* [Given instruction]: Everything from the first line to the line containing "EDGE_STRAND_SHARES = ((0.55, 0.40, 1.40), (1.0, 1.0, 1.15))" is to be repeated exactly; nothing past it.
>> Begin Data for processing
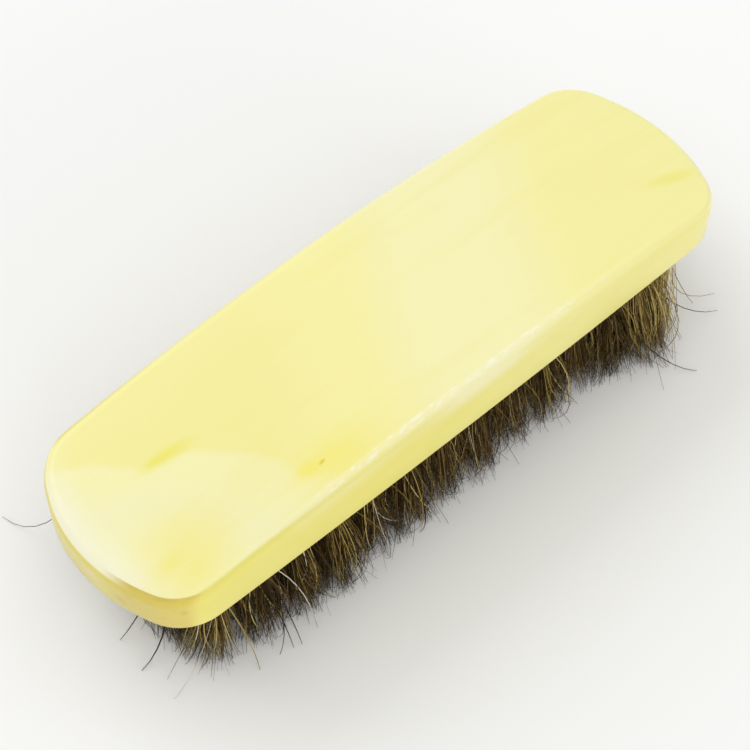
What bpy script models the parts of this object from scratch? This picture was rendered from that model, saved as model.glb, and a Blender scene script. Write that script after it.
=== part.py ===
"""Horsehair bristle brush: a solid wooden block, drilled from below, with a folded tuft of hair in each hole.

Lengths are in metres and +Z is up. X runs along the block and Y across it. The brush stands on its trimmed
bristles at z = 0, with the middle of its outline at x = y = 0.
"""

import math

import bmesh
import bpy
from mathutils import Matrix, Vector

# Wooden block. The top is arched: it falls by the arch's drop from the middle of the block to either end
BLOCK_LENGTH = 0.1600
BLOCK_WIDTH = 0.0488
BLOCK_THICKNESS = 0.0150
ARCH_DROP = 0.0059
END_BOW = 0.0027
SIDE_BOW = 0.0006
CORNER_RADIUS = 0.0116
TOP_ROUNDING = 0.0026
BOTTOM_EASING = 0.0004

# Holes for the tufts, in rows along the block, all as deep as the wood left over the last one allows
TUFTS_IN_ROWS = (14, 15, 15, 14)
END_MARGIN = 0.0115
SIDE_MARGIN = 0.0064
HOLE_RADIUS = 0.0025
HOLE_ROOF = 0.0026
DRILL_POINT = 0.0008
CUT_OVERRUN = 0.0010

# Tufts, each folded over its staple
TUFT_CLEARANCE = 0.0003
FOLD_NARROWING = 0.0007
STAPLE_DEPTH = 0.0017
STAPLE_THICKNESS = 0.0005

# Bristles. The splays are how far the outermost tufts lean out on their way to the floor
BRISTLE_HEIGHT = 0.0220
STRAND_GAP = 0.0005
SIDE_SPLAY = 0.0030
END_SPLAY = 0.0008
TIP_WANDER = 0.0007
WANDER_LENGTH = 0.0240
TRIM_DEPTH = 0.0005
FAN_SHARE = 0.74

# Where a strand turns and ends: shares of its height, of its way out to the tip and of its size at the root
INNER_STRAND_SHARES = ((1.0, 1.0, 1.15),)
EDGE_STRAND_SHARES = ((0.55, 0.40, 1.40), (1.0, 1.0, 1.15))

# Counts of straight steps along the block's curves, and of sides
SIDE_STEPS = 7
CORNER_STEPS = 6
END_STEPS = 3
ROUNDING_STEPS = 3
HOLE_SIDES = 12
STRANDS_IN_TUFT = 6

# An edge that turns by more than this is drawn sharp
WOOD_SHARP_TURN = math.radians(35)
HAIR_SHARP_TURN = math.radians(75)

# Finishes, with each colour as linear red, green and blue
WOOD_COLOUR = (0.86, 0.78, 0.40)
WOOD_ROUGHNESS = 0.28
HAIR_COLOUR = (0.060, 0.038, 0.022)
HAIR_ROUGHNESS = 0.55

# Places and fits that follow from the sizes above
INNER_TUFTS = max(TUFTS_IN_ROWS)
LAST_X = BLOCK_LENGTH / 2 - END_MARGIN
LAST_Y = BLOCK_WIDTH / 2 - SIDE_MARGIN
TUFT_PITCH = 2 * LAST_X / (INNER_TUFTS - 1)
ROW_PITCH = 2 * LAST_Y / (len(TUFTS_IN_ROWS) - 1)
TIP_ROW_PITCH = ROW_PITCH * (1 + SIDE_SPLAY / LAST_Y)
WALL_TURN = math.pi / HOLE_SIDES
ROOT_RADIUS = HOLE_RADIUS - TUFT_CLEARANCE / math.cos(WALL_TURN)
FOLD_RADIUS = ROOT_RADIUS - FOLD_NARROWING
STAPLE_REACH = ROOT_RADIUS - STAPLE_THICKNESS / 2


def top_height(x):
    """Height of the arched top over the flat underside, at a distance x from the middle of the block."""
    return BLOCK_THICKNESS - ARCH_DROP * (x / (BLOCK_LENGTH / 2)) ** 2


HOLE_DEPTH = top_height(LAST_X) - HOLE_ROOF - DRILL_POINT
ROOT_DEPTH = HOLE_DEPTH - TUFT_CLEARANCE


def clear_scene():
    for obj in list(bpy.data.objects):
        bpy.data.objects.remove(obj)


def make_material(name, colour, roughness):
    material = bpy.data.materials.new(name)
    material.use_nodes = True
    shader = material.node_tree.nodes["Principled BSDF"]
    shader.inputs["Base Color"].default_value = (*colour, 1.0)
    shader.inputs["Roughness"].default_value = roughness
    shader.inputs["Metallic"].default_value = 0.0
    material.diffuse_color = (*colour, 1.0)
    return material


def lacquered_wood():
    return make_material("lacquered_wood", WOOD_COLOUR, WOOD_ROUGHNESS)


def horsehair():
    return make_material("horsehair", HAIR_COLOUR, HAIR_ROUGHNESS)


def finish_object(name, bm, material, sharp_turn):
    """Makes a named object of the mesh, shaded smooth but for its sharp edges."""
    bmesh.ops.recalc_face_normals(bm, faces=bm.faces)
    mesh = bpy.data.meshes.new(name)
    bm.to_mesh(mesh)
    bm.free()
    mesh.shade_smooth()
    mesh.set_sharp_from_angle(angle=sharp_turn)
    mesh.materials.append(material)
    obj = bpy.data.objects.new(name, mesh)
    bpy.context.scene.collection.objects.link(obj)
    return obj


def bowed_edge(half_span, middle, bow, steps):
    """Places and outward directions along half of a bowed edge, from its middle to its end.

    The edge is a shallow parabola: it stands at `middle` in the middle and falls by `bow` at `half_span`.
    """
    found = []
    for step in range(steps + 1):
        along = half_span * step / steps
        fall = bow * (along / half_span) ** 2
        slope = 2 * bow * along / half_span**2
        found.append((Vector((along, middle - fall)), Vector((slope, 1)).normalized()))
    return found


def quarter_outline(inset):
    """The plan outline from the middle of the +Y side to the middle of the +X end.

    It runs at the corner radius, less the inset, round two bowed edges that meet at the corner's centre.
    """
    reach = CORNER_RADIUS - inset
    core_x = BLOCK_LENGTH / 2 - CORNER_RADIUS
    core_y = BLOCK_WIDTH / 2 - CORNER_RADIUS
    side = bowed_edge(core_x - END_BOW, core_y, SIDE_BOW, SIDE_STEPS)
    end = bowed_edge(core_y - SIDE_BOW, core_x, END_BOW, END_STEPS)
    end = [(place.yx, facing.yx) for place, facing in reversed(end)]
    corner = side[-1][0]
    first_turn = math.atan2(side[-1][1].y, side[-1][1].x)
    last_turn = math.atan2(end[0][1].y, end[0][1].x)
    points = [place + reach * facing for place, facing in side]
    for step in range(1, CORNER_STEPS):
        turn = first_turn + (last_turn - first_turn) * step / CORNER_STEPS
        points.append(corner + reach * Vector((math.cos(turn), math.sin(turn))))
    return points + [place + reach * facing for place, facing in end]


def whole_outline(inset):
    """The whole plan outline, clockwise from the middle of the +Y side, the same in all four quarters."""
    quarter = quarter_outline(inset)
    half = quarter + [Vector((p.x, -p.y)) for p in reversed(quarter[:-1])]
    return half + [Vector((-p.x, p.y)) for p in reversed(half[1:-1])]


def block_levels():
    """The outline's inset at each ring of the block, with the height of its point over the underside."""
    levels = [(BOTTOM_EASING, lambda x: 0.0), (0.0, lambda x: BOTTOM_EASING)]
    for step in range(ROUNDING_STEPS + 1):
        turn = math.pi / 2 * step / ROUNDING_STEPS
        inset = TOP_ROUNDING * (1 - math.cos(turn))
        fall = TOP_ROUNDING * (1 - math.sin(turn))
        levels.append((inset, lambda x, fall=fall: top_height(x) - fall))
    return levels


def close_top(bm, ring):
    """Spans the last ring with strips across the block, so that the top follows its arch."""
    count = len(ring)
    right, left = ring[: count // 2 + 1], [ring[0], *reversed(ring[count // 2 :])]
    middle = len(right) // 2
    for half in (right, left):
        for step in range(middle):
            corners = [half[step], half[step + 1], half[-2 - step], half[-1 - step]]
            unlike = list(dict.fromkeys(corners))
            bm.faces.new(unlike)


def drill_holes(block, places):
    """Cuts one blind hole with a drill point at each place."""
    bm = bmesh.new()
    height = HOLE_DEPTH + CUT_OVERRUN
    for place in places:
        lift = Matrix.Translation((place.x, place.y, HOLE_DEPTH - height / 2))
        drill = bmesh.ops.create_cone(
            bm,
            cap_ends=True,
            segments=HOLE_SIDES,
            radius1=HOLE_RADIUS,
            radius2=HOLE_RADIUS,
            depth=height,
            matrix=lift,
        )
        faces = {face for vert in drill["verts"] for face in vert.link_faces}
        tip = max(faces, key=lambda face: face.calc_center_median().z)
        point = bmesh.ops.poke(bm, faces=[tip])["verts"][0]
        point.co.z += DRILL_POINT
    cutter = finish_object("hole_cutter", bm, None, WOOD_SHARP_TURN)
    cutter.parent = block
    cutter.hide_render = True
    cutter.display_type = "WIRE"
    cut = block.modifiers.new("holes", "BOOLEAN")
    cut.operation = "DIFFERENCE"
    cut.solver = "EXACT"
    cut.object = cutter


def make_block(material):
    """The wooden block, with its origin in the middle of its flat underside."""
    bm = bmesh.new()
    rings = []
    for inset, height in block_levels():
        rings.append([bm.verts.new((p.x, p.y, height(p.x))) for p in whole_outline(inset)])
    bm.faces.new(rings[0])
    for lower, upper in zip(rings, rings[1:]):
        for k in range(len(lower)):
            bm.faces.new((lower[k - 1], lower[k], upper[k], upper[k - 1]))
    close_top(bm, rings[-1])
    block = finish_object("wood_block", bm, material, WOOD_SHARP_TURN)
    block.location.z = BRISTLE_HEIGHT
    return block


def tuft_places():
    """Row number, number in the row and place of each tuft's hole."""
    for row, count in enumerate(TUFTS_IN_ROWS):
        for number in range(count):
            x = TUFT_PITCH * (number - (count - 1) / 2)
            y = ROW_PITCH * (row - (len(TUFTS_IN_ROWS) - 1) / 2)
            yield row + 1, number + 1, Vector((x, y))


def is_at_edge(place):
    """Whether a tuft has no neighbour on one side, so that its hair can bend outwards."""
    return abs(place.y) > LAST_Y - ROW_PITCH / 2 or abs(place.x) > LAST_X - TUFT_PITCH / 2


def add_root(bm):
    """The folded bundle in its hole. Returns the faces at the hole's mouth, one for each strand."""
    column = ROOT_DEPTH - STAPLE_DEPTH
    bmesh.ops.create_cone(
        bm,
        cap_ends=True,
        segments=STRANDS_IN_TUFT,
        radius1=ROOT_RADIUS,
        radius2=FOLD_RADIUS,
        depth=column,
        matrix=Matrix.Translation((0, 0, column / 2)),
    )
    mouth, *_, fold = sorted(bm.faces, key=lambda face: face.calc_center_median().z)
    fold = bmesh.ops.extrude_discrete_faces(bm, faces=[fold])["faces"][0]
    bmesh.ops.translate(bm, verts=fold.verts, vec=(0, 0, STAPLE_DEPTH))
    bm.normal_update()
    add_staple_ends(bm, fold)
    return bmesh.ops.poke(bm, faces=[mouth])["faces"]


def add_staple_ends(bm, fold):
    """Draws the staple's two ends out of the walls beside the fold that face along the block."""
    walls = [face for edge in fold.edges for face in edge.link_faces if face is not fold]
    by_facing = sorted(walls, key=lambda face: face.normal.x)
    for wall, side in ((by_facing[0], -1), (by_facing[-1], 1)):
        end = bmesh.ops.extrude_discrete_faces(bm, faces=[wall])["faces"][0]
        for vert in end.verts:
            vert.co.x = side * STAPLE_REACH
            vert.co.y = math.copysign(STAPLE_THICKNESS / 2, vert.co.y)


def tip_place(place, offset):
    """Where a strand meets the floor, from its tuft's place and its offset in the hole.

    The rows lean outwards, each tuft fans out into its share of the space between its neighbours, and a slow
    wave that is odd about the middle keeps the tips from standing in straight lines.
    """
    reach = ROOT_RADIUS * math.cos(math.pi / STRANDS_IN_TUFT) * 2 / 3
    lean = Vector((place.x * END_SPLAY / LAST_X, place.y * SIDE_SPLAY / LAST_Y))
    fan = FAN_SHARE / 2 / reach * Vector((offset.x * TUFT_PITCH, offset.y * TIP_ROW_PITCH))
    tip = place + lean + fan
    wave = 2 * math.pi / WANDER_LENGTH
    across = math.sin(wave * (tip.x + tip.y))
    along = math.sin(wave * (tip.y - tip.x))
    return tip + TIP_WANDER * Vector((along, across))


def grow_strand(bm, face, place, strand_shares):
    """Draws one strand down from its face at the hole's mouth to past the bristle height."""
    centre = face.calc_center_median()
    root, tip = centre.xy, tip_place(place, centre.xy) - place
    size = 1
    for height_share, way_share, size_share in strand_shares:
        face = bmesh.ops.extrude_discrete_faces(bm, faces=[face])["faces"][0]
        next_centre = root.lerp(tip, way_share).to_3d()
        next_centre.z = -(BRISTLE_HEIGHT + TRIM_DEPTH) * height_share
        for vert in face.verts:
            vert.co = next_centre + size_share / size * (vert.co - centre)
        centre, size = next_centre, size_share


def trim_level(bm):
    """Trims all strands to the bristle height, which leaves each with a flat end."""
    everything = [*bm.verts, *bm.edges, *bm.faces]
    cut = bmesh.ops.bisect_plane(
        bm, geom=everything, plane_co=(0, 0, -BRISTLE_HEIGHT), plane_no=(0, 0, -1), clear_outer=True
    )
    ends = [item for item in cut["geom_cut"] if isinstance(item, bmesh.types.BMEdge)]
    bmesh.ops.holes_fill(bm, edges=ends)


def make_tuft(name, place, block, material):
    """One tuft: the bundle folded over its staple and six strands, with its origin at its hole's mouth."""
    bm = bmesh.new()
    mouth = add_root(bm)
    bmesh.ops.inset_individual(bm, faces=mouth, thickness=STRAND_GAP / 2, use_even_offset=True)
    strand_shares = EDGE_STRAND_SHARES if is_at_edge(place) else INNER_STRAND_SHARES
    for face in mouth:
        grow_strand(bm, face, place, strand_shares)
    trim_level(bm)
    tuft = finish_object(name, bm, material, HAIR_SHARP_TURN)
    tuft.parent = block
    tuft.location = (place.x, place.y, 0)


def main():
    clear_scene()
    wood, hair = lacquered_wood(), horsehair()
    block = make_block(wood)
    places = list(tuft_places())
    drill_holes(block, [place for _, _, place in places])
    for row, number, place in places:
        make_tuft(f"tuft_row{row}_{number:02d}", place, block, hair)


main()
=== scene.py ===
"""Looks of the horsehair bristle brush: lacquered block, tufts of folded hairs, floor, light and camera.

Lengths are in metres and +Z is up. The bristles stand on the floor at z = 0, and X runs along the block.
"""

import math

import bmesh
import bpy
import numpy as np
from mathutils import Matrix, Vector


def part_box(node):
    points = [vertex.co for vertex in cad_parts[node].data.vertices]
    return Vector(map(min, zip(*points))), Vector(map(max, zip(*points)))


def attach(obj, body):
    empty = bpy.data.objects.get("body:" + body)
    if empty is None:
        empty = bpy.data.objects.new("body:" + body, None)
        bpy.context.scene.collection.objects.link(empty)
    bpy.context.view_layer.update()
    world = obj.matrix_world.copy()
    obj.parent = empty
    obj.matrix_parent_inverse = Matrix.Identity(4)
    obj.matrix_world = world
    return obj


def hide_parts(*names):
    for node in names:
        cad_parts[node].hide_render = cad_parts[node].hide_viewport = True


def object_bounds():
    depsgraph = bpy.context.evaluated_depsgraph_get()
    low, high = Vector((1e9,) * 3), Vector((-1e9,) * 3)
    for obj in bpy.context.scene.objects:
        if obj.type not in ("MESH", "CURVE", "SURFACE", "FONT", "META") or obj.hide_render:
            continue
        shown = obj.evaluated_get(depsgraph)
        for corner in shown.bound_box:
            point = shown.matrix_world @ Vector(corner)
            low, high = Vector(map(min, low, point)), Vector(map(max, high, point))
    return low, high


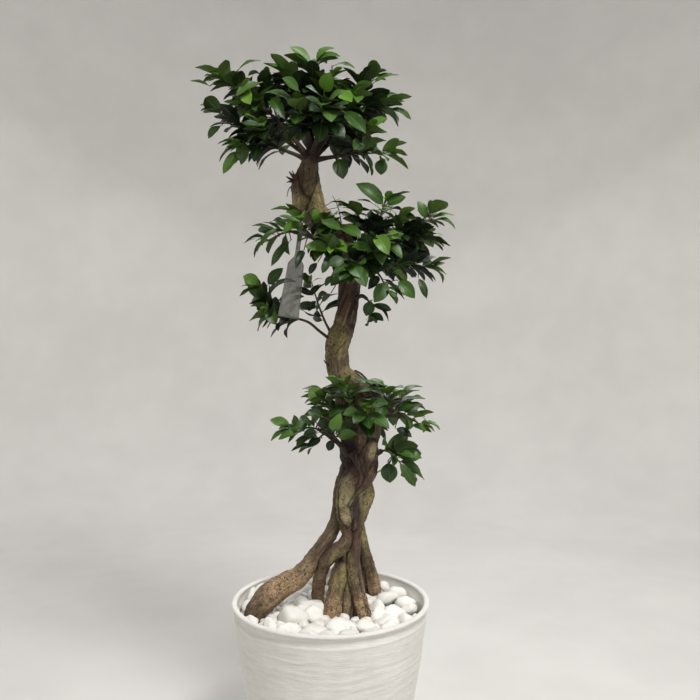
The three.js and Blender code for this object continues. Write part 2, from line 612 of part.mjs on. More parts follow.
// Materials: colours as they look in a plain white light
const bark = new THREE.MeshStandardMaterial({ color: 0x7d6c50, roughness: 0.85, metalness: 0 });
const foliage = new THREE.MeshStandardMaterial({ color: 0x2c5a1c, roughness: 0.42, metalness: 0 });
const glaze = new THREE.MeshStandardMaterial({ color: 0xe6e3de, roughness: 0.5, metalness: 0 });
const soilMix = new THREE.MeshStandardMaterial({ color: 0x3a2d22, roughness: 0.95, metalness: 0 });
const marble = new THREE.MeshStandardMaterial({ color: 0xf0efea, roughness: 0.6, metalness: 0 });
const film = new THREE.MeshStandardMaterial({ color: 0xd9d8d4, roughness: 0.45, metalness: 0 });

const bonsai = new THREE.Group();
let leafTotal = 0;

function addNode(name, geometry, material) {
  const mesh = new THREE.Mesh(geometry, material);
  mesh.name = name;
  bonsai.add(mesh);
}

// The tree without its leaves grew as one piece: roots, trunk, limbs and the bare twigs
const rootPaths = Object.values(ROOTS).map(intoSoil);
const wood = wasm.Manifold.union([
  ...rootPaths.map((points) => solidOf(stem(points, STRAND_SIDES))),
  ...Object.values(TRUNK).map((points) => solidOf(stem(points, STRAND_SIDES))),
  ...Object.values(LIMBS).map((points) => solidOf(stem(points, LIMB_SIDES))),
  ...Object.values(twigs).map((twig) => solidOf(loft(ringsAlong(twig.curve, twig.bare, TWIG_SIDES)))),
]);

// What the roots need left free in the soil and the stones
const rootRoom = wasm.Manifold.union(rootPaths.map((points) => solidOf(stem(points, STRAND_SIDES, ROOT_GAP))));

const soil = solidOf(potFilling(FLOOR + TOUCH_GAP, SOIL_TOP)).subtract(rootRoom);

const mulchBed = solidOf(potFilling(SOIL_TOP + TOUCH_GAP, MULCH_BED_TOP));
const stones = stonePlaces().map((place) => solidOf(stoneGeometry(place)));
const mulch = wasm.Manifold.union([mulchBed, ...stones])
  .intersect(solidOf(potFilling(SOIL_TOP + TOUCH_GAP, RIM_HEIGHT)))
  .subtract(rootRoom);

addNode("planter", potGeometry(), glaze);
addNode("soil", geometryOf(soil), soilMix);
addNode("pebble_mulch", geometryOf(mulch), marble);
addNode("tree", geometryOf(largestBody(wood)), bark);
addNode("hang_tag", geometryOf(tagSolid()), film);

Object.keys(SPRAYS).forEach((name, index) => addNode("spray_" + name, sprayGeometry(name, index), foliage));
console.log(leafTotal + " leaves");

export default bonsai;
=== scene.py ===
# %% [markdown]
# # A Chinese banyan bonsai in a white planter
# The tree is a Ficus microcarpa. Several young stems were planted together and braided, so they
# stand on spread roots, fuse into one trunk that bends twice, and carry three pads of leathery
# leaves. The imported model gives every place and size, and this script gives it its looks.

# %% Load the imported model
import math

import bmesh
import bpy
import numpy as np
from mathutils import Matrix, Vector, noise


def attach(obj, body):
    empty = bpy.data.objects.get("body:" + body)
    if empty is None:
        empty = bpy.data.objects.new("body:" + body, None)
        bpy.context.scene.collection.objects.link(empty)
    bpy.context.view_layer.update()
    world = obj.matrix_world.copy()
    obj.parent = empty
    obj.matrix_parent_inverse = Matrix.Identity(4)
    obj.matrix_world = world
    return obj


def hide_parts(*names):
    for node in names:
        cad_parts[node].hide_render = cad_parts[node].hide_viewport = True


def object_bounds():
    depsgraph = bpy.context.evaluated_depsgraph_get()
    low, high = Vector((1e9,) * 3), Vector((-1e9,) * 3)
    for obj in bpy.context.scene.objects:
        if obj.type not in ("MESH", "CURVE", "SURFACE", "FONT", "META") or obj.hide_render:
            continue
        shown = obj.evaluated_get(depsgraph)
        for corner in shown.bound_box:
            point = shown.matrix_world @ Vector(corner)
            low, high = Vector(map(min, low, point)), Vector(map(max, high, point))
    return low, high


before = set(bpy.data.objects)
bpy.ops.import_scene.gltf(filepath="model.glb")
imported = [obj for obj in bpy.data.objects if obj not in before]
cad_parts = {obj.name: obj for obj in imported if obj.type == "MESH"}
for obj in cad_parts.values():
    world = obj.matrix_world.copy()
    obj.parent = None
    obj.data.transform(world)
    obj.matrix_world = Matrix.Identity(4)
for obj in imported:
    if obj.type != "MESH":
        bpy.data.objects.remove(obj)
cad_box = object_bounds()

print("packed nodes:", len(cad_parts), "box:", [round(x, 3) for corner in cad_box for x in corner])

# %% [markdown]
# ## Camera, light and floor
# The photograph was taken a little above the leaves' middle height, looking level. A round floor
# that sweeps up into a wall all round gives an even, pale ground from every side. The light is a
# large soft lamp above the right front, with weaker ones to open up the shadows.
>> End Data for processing
* [Task result]:
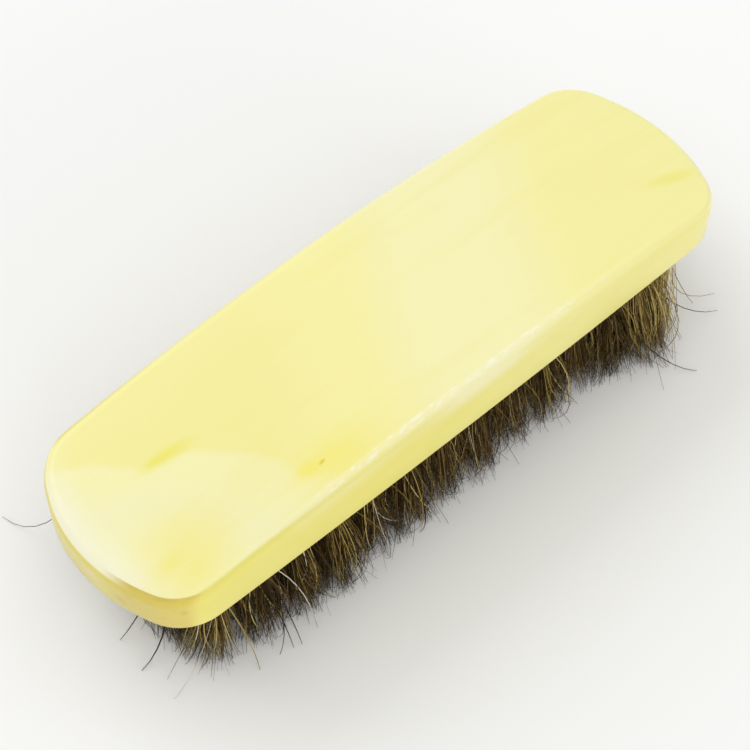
What bpy script models the parts of this object from scratch? This picture was rendered from that model, saved as model.glb, and a Blender scene script. Write that script after it.
=== part.py ===
"""Horsehair bristle brush: a solid wooden block, drilled from below, with a folded tuft of hair in each hole.

Lengths are in metres and +Z is up. X runs along the block and Y across it. The brush stands on its trimmed
bristles at z = 0, with the middle of its outline at x = y = 0.
"""

import math

import bmesh
import bpy
from mathutils import Matrix, Vector

# Wooden block. The top is arched: it falls by the arch's drop from the middle of the block to either end
BLOCK_LENGTH = 0.1600
BLOCK_WIDTH = 0.0488
BLOCK_THICKNESS = 0.0150
ARCH_DROP = 0.0059
END_BOW = 0.0027
SIDE_BOW = 0.0006
CORNER_RADIUS = 0.0116
TOP_ROUNDING = 0.0026
BOTTOM_EASING = 0.0004

# Holes for the tufts, in rows along the block, all as deep as the wood left over the last one allows
TUFTS_IN_ROWS = (14, 15, 15, 14)
END_MARGIN = 0.0115
SIDE_MARGIN = 0.0064
HOLE_RADIUS = 0.0025
HOLE_ROOF = 0.0026
DRILL_POINT = 0.0008
CUT_OVERRUN = 0.0010

# Tufts, each folded over its staple
TUFT_CLEARANCE = 0.0003
FOLD_NARROWING = 0.0007
STAPLE_DEPTH = 0.0017
STAPLE_THICKNESS = 0.0005

# Bristles. The splays are how far the outermost tufts lean out on their way to the floor
BRISTLE_HEIGHT = 0.0220
STRAND_GAP = 0.0005
SIDE_SPLAY = 0.0030
END_SPLAY = 0.0008
TIP_WANDER = 0.0007
WANDER_LENGTH = 0.0240
TRIM_DEPTH = 0.0005
FAN_SHARE = 0.74

# Where a strand turns and ends: shares of its height, of its way out to the tip and of its size at the root
INNER_STRAND_SHARES = ((1.0, 1.0, 1.15),)
EDGE_STRAND_SHARES = ((0.55, 0.40, 1.40), (1.0, 1.0, 1.15))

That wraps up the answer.